Repeat each line word for word.

────────────────────────────────────────

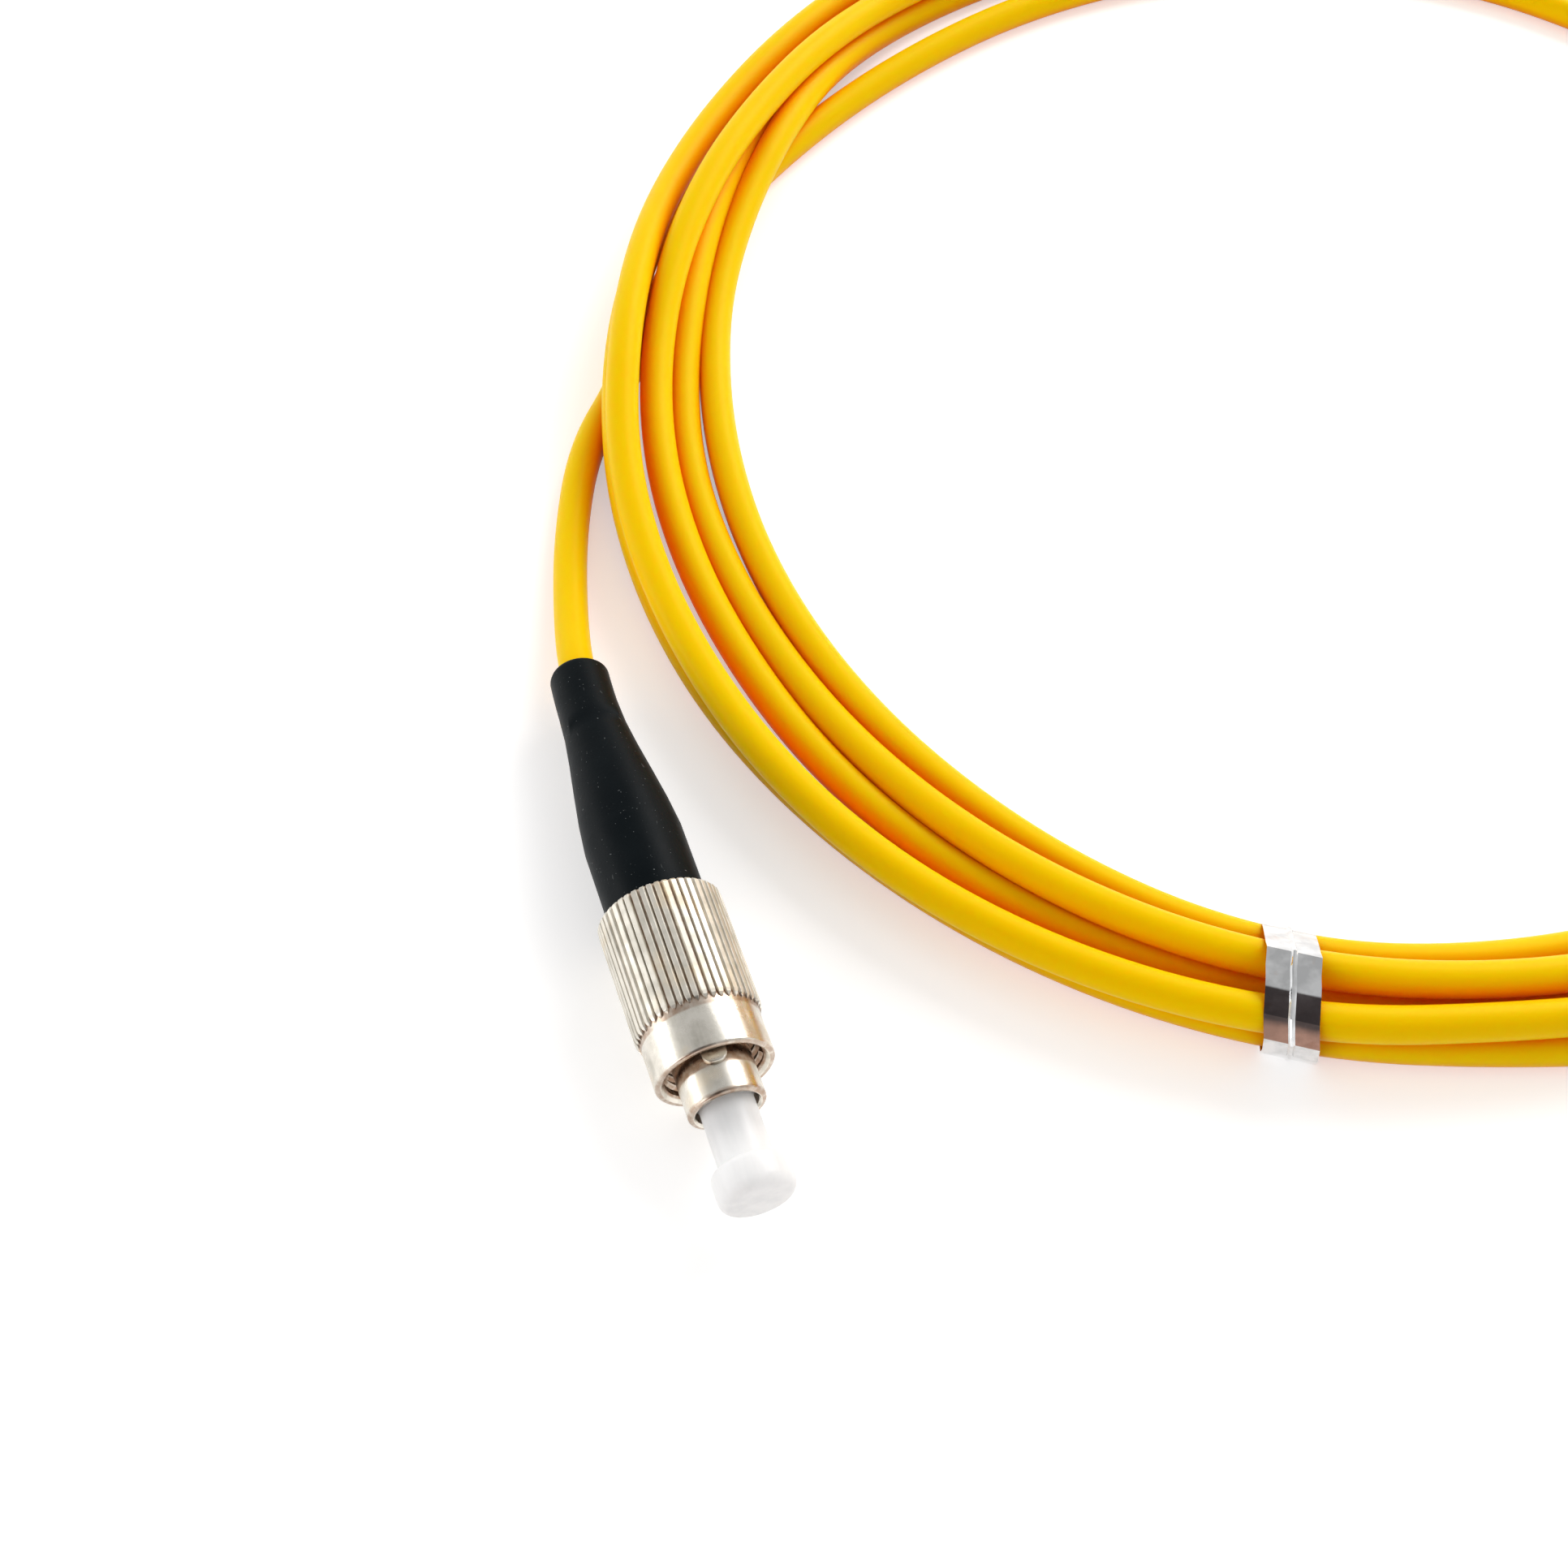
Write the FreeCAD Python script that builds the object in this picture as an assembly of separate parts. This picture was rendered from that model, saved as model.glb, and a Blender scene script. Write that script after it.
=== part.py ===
import FreeCAD, Part
import math
import os

# Fibre optic patch cord, in millimetres. +Z is up and the floor is z = 0.
# The origin is on the floor at the centre of the coil.
# Each end carries a threaded plug whose axis lies along Y and whose nose points to -Y.
# Inside a plug, a station is the distance from the barrel's front face towards the cable.

# Cable
cable_diameter = 3.0
buffer_diameter = 0.9
fibre_diameter = 0.125

# Gaps between pieces
slide_gap = 0.1
face_gap = 0.1
seat_gap = 0.02
cap_gap = 0.02
fibre_gap = 0.005
spring_side_gap = 0.15
same_edge = 0.0001  # an edge is picked by its size, to within this much

# Where the plugs lie
plug_height = 5.0
plug_a_x = -80.15
plug_a_y = -53.3
far_end_shift_x = 1.3
far_end_shift_y = 14.3

# Ferrule, its flange and the spring behind it
ferrule_radius = 1.25
ferrule_overhang = 1.2
ferrule_tip_bevel = 0.35
ferrule_seat_depth = 1.7
ferrule_travel = 1.0
flange_radius = 2.1
flange_thickness = 2.1
flange_bevel = 0.25
tail_radius = 0.9
tail_length = 3.7
tail_bore_gap = 0.05
spring_wire_diameter = 0.4
spring_radius = 1.45
spring_length = 6.0
spring_turns = 6

# Plug barrel
barrel_radius = 3.05
barrel_length = 14.5
barrel_bore_radius = 2.45
barrel_bore_depth = 7.5
barrel_rim_radius = 0.35
barrel_mouth_bevel = 0.2
web_thickness = 1.2
collar_height = 0.4
collar_width = 1.0
key_width = 1.9
key_station = 2.4
key_nose_radius = 0.8

# Coupling nut with its retaining ring
nut_front_station = 3.03
nut_ring_radius = 4.7
nut_rim_radius = 0.3
nut_bore_radius = 3.6
nut_travel = 4.0
knurl_radius = 5.0
knurl_depth = 0.22
knurl_ridges = 48
knurl_land = 0.32
knurl_station = 7.3
knurl_bevel = 0.55
knurl_rear_bevel = 0.35
nut_mouth_bevel = 0.3
nut_web_thickness = 1.1
nut_skirt_length = 5.3
ring_thickness = 0.8
ring_height = 0.75
ring_opening = 1.4
groove_gap = 0.1

# Rear body and crimp
body_station = 12.5
body_flange_radius = 3.9
body_flange_bevel = 0.3
body_socket_depth = 2.0
body_wall = 1.0
spring_room_wall = 0.5
stem_radius = 1.9
stem_end_station = 23.0
stem_bore_radius = 1.0
stem_groove_depth = 0.15
stem_groove_width = 0.5
stem_groove_pitch = 1.1
stem_grooves = 4
yarn_thickness = 0.22
yarn_throat_radius = 0.7
crimp_wall = 0.38
crimp_small_end_length = 3.4
jacket_station = 24.5
buffer_grip_length = 4.5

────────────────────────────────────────

ANSWER TO THIS EXERCISE:
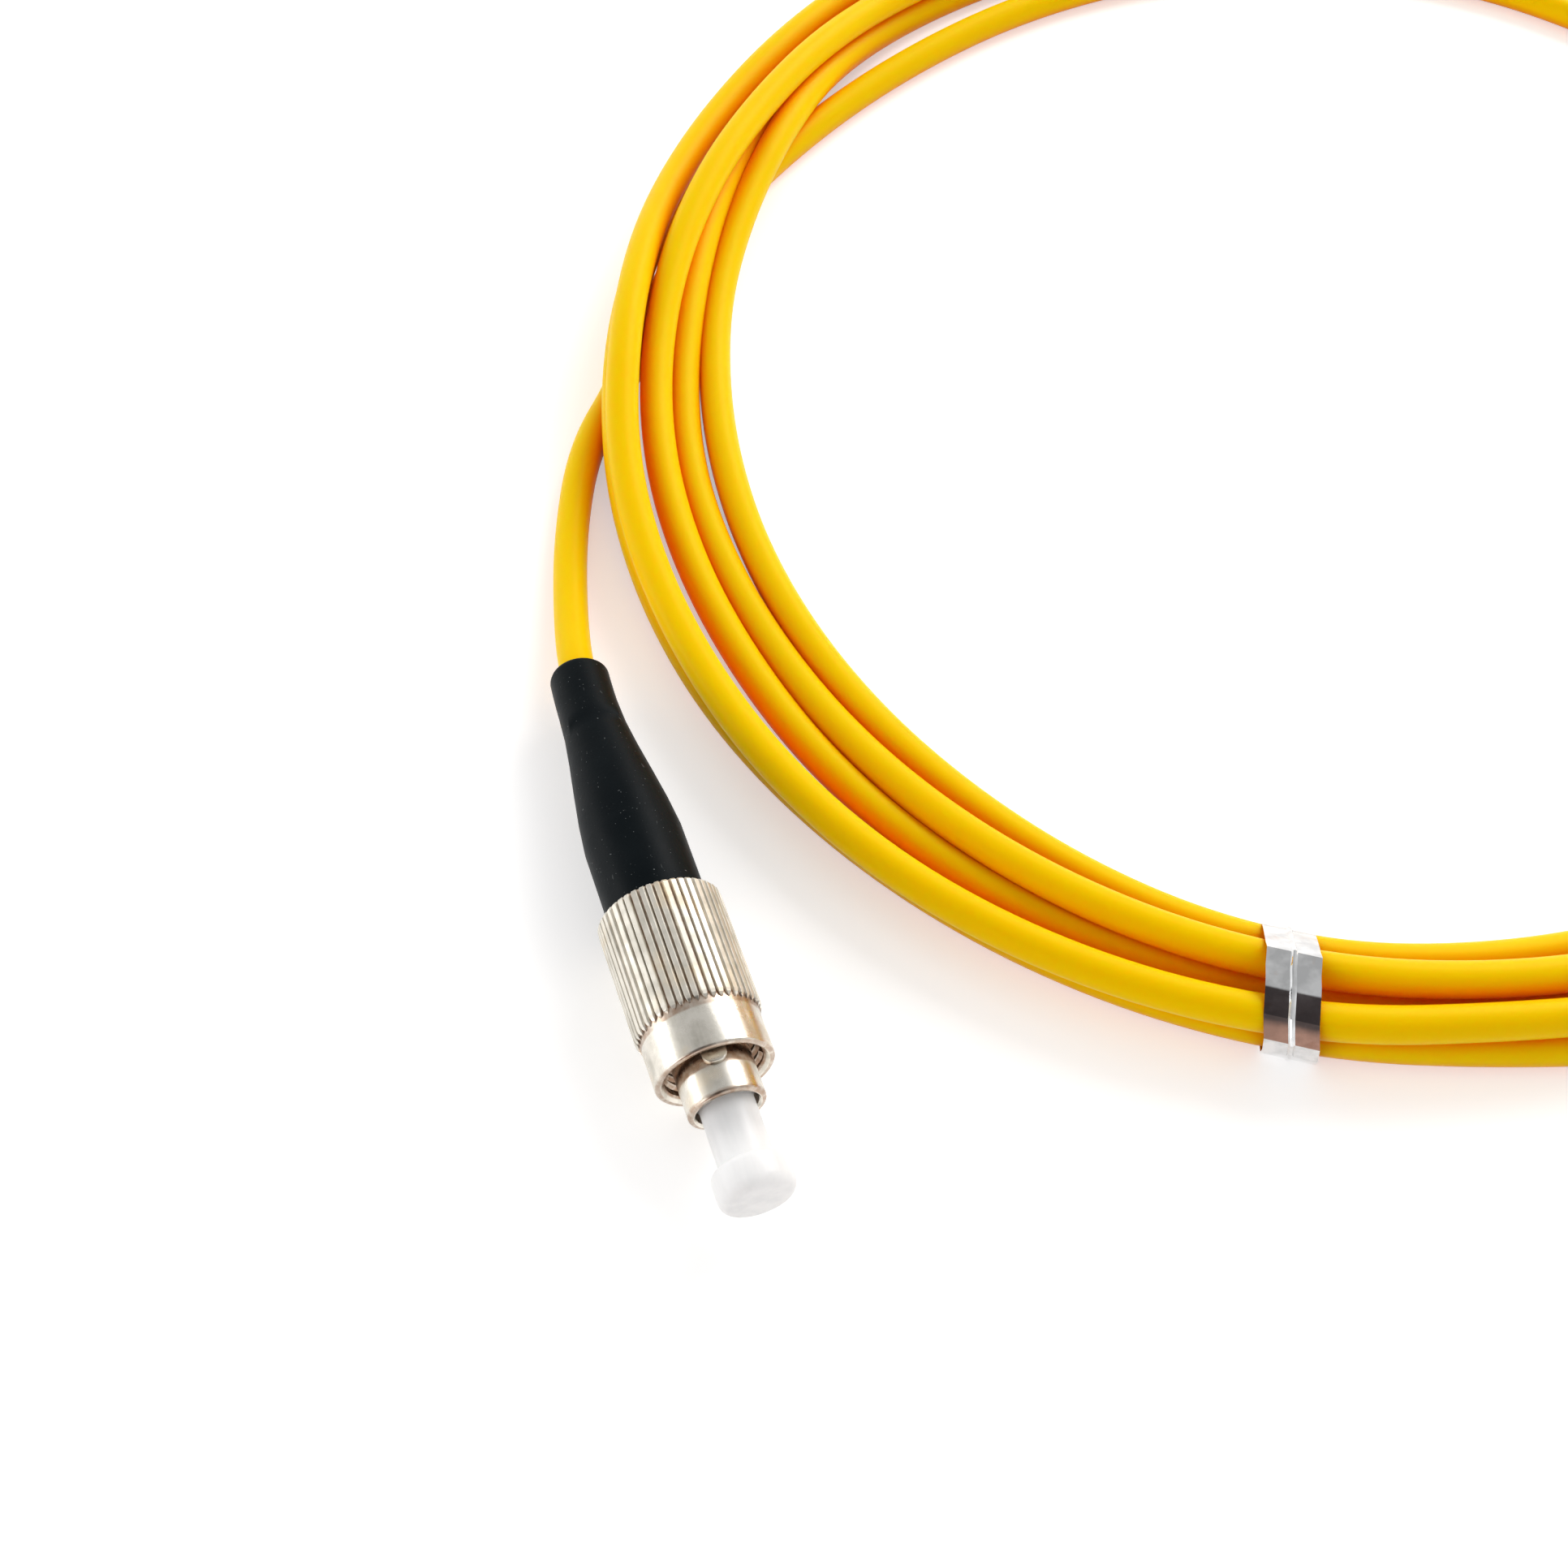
Write the FreeCAD Python script that builds the object in this picture as an assembly of separate parts. This picture was rendered from that model, saved as model.glb, and a Blender scene script. Write that script after it.
=== part.py ===
import FreeCAD, Part
import math
import os

# Fibre optic patch cord, in millimetres. +Z is up and the floor is z = 0.
# The origin is on the floor at the centre of the coil.
# Each end carries a threaded plug whose axis lies along Y and whose nose points to -Y.
# Inside a plug, a station is the distance from the barrel's front face towards the cable.

# Cable
cable_diameter = 3.0
buffer_diameter = 0.9
fibre_diameter = 0.125

# Gaps between pieces
slide_gap = 0.1
face_gap = 0.1
seat_gap = 0.02
cap_gap = 0.02
fibre_gap = 0.005
spring_side_gap = 0.15
same_edge = 0.0001  # an edge is picked by its size, to within this much

# Where the plugs lie
plug_height = 5.0
plug_a_x = -80.15
plug_a_y = -53.3
far_end_shift_x = 1.3
far_end_shift_y = 14.3

# Ferrule, its flange and the spring behind it
ferrule_radius = 1.25
ferrule_overhang = 1.2
ferrule_tip_bevel = 0.35
ferrule_seat_depth = 1.7
ferrule_travel = 1.0
flange_radius = 2.1
flange_thickness = 2.1
flange_bevel = 0.25
tail_radius = 0.9
tail_length = 3.7
tail_bore_gap = 0.05
spring_wire_diameter = 0.4
spring_radius = 1.45
spring_length = 6.0
spring_turns = 6

# Plug barrel
barrel_radius = 3.05
barrel_length = 14.5
barrel_bore_radius = 2.45
barrel_bore_depth = 7.5
barrel_rim_radius = 0.35
barrel_mouth_bevel = 0.2
web_thickness = 1.2
collar_height = 0.4
collar_width = 1.0
key_width = 1.9
key_station = 2.4
key_nose_radius = 0.8

# Coupling nut with its retaining ring
nut_front_station = 3.03
nut_ring_radius = 4.7
nut_rim_radius = 0.3
nut_bore_radius = 3.6
nut_travel = 4.0
knurl_radius = 5.0
knurl_depth = 0.22
knurl_ridges = 48
knurl_land = 0.32
knurl_station = 7.3
knurl_bevel = 0.55
knurl_rear_bevel = 0.35
nut_mouth_bevel = 0.3
nut_web_thickness = 1.1
nut_skirt_length = 5.3
ring_thickness = 0.8
ring_height = 0.75
ring_opening = 1.4
groove_gap = 0.1

# Rear body and crimp
body_station = 12.5
body_flange_radius = 3.9
body_flange_bevel = 0.3
body_socket_depth = 2.0
body_wall = 1.0
spring_room_wall = 0.5
stem_radius = 1.9
stem_end_station = 23.0
stem_bore_radius = 1.0
stem_groove_depth = 0.15
stem_groove_width = 0.5
stem_groove_pitch = 1.1
stem_grooves = 4
yarn_thickness = 0.22
yarn_throat_radius = 0.7
crimp_wall = 0.38
crimp_small_end_length = 3.4
jacket_station = 24.5
buffer_grip_length = 4.5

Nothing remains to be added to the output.